Rabu, 23 November 2011

Sekilas Historiografi Pesisir Banten


“jendela kereta selalu berubah”. Mungkin kiasan tersebutlah yang membawa imajiku dalam perjalanan aktivitasku menuju Rangkasbitung dengan kereta Rangkas Jaya di sore hari, sehingga berharap kepada kemungkinan-kemungkinan realisme yang bakal disajikan melalui bingkai kaca jendela kereta Rangkas Jaya Tanah Abang-Rangkasbitung. Tentu saja, pengalaman literatur akan turut serta dalam imajiku, Yang sedikit mengganggu bayanganku adalah, apakah narasi sepanjang perjalanan Tanah Abang-Rangkasbitung akan sama. Karena sejarah kolonialisme yang akan melintas pada bingkai kaca kereta menuju Rangkasbitung, tidak kalah eksploitatifnya.
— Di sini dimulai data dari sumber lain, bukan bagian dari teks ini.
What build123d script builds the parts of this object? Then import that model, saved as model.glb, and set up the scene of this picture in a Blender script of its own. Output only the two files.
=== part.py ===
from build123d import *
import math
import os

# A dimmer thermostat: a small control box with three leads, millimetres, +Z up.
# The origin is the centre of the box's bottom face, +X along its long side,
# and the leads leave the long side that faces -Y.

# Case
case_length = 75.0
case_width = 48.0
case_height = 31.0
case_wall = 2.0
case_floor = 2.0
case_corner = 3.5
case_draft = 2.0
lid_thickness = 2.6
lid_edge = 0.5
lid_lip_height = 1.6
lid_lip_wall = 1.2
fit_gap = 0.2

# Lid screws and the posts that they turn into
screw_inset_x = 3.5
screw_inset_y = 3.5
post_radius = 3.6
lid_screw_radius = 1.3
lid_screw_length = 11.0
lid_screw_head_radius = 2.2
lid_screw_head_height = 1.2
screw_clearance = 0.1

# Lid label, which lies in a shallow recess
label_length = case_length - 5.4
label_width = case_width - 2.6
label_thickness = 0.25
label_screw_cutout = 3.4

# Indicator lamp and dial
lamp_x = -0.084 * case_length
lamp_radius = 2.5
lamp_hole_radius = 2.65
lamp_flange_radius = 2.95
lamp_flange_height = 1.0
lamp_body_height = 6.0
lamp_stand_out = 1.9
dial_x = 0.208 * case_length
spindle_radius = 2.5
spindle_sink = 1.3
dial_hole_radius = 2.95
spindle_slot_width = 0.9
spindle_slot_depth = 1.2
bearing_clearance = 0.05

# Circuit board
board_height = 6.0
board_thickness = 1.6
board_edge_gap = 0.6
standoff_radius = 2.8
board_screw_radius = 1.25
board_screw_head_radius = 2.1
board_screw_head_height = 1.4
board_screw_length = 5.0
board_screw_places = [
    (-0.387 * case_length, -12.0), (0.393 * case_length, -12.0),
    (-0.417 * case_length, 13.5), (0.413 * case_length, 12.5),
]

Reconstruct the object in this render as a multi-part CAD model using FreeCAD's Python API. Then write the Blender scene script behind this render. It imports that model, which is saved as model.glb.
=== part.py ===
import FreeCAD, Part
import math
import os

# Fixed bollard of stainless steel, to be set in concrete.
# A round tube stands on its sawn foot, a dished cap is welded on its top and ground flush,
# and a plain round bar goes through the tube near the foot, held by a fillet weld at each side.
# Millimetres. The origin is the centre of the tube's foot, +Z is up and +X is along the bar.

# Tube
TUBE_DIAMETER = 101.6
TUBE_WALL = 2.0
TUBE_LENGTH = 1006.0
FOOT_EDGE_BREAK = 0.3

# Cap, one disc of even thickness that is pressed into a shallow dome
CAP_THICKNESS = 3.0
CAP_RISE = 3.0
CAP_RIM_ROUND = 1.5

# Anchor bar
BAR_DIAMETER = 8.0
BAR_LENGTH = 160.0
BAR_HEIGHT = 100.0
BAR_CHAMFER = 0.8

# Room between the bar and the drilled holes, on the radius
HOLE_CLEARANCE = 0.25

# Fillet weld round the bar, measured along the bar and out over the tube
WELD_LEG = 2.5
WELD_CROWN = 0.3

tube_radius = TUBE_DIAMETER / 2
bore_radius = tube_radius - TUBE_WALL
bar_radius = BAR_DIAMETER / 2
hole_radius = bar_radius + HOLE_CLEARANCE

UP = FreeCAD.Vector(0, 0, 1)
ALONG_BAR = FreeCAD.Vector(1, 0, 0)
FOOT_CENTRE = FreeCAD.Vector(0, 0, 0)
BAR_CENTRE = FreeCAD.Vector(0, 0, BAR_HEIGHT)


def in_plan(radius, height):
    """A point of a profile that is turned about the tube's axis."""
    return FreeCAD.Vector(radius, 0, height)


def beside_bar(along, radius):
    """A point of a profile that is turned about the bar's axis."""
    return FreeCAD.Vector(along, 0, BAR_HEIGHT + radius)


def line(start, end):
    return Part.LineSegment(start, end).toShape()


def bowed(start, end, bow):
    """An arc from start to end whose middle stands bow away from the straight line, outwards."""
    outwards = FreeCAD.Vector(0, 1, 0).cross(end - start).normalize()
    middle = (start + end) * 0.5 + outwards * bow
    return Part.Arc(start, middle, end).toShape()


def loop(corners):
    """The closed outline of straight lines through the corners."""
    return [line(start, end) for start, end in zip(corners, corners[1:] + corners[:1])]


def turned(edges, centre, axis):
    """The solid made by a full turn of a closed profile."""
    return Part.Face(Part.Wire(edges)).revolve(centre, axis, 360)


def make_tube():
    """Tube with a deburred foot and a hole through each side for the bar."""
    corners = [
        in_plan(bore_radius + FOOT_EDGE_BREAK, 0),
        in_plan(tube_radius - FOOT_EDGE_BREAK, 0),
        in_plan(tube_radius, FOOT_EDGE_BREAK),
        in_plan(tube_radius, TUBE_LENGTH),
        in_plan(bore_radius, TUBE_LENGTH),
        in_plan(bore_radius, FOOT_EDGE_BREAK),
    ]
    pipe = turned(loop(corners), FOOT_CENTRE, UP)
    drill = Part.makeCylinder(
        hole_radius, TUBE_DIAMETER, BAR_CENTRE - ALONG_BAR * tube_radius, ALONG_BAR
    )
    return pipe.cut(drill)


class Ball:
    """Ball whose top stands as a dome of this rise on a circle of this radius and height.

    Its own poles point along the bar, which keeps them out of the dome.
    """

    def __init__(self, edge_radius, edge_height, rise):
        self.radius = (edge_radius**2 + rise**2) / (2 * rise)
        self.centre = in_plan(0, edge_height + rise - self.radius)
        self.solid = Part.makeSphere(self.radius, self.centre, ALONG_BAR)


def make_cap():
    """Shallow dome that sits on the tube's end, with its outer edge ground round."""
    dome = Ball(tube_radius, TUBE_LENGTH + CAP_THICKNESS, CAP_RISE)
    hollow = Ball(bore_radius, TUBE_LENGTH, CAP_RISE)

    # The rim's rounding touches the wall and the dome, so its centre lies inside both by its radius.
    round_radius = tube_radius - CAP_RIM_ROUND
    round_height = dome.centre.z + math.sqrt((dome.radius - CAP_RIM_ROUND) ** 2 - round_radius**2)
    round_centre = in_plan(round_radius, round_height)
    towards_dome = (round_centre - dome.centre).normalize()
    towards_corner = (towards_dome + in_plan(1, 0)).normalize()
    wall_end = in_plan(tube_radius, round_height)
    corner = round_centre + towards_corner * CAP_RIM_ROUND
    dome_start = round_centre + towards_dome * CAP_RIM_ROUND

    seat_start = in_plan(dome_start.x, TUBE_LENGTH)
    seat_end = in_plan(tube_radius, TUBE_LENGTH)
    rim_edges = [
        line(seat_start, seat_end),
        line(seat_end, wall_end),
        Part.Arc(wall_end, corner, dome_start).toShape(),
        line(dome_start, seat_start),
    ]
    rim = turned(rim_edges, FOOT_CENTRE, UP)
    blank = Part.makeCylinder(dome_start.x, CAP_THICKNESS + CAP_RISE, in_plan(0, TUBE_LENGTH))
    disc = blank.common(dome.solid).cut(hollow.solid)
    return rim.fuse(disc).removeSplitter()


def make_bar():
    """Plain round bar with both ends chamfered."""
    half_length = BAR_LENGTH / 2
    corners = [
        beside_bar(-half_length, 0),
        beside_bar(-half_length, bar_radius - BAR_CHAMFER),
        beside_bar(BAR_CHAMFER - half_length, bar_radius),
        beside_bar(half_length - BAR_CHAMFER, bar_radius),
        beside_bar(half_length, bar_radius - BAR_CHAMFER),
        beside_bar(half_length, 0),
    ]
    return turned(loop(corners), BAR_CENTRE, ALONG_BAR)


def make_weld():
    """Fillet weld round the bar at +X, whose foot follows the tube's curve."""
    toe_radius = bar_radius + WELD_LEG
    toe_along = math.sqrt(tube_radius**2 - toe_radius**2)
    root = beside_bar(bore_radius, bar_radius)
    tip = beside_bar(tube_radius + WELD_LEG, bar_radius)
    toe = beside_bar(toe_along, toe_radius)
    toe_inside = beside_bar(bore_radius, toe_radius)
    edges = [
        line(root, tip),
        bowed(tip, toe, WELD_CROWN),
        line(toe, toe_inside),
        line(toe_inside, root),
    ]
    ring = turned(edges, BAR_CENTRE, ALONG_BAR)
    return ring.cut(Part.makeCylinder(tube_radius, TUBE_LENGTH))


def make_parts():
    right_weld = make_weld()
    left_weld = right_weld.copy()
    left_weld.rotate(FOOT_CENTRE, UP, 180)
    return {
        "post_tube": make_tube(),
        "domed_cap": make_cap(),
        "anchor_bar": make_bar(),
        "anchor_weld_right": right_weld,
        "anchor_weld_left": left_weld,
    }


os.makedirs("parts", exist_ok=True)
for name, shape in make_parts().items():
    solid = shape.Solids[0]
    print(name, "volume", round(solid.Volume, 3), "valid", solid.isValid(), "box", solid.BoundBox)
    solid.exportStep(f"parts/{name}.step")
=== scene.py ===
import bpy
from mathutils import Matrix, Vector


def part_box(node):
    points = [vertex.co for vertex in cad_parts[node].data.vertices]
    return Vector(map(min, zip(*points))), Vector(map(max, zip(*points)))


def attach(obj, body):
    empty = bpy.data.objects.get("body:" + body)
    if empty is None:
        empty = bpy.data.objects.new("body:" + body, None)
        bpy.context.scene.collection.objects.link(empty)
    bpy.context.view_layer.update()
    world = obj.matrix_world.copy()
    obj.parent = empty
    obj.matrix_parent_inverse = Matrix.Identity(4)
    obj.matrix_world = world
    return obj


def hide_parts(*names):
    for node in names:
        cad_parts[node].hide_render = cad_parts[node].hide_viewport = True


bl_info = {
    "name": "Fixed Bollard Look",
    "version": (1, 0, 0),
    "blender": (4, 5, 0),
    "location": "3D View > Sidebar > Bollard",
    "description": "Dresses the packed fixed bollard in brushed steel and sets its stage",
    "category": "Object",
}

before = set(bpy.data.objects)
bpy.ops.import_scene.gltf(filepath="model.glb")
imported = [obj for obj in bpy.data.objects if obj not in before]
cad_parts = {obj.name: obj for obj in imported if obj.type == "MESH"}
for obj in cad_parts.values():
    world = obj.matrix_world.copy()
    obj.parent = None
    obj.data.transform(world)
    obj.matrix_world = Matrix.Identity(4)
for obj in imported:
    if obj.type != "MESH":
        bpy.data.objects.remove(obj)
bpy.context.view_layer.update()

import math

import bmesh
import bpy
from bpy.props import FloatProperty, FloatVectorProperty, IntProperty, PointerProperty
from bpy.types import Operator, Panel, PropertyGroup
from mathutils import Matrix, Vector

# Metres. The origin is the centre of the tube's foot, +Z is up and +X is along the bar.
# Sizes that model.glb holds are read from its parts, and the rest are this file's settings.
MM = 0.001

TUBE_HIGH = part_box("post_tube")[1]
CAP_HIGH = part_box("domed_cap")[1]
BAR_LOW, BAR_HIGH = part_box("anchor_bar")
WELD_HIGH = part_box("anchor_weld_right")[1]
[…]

Kereta diperhentian terakhirnya stasiun Rangkasbitung pada jam 7 malam. Stasiun Rangkasbitung sudah pasti warisan kolonial dengan bahan bangunan yang masih terbuat dari kayu, dan model atap bangunan yang masih menyisakan warisannya. Di stasiun Rangkasbitung, suasana pedagang begitu ramai, mungkin konsepnya sama di mana saja di Indonesia, bahwa terminal dan stasiun adalah sasaran empuk bagi pola konsumsi pembeli yang sedang dalam perjalanan.
Perjalanan dari Tanah Abang menuju Rangkasbitung bukan hanya menyisakan jarak waktu perjalanan kereta api Rangkas Jaya, namun juga menyisakan jarak-jarak historis tentang imaji-imaji kolonial yang pernah kita dapatkan dari membaca Max Havelaar karya Eduard Douwes Dekker (Multatuli). Rasanya Jarak kuantitatif yang cukup jauh di seputar tahun 1860-an hingga tidak menandaskan sebuah jarak kualitatif yang cukup jauh pula. Kaca jendela kereta Rangkas Jaya, justru memperkuat bingkai tentang imaji kisah-kisah Saidjah sebagai sejarah entitas masyarakat Lebak dan seputarannya.